The key complication is a "you first" standoff between the United States, on one side, and China and the developing world on the other. President Bush, who is expected to veto any Democratic effort to reduce carbon emissions, rejects the Kyoto Protocol and its mandatory cutbacks, complaining they would hobble the U.S. economy and should have applied to China, India and other industrializing countries that were exempted because they're poorer.

China, meanwhile, isn't expected to submit to an international regime unless the U.S. takes on a major commitment. It points to the fact that its per-capita emissions of carbon dioxide, byproduct of power plants, automobiles and other fossil fuel-burning sources, has stood at less than one-sixth the American per-person emissions. "Prematurely" committing to mandatory cutbacks could keep China from climbing out of its poverty, the Beijing government said in a climate report April 23.

The Kyoto pact, a 1997 annex to a 1992 U.N. climate treaty, requires 35 industrialized nations to reduce greenhouse-gas emissions by, on average, 5 percent below 1990 levels by 2012.

But specialists say 50-percent reductions will be needed to stabilize concentrations of the global-warming gases in the atmosphere.

The annual U.N. climate conferences — this year's is in December in Bali, Indonesia — have made no real progress toward turning such deeper cuts into treaty obligations once Kyoto expires.

In a discussion forum that's a sidebar to the conference, government delegates have been talking about narrower, innovative ways for fast-developing countries like China to contribute without committing to blanket, quantified reductions.

"They could commit to a certain share of renewables," that is, a higher proportion of wind, solar or other non-carbon power sources in their energy mix, said Hermann E. Ott of Germany's Wuppertal Institute, which has conducted in-depth studies of post-Kyoto paths.

"You could also think of efficiency standards for electrical appliances," Ott said, "or measures for certain sectors — for the steel industry, for example."

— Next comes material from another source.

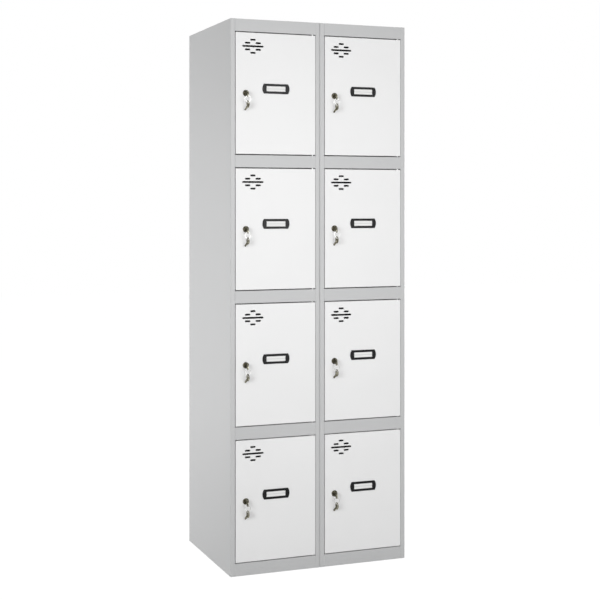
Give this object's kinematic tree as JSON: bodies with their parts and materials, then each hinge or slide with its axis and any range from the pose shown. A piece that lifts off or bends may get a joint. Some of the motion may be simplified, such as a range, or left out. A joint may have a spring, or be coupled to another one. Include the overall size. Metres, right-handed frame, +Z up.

That non-negotiating forum ends this year. If, as expected, no mandate emerges in Bali to negotiate binding post-Kyoto targets, the U.N. process risks running out of time, given that it will take years to produce a new agreement and win ratification worldwide.

That would open a post-2012 gap — a world without carbon-reduction rules — that could wreck the emerging, Europe-centered market in trading carbon allowances among industries. The allowances would become unnecessary and worthless.

Elliott Diringer, international strategist at Washington's private Pew Center on Climate Change, said at Bali "it may be time to think about bridging strategies," that is, extending Kyoto's limited quotas past 2012 while working on deeper cuts.

Ott agreed a "bridge" looks ever more likely. He doesn't want to sound pessimistic, he said, but "it is important to stress that time is of the essence."